Gingrich’s plan tries to assuage fears about a pathway to citizenship by offering a new status (“legality”) that could be achieved by an application and new process. Gingrich uses the term “reconcile” to indicate that we can no longer simply ignore the reality that, legal or not, our country is populated with well-established non-citizens who make valuable contributions to our economy and culture. Gingrich wants to “control the border” and institute a new visa system, including an outsourced guest worker program. These provisions should appeal to conservatives, but the potential for illegal immigrants to avoid deportation could make the plan palatable to liberals. Therefore, Gingrich’s plan stands as the most realistic approach to immigration among the Republican primary candidates.

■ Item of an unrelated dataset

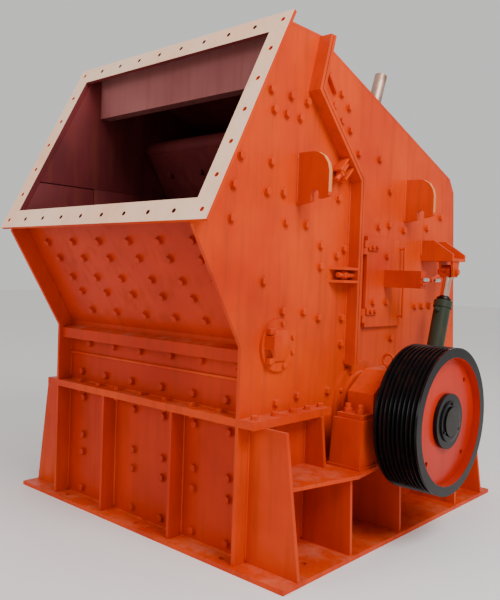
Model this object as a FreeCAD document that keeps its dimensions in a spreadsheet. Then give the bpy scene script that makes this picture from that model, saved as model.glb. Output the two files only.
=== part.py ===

Gingrich calls for a process that can “distinguish at the human level.” The review process Gingrich proposes sounds cumbersome and expensive. But compared to the economic and moral cost of mass deportation, Gingrich’s practicality has greater appeal. My chief concern with Gingrich’s approach is the danger in allowing two classes of Americans to coexist while leaving power firmly in the hands of legal citizens. But I haven’t yet seen a better proposal.

Before Gingrich announced his plan, I viewed him and his campaign as generically conservative and mostly irrelevant. I think his immigration plan comes awfully close to providing amnesty, but this shows a willingness to engineer creative compromises. That’s what Americans – both citizens and non-citizens – need most.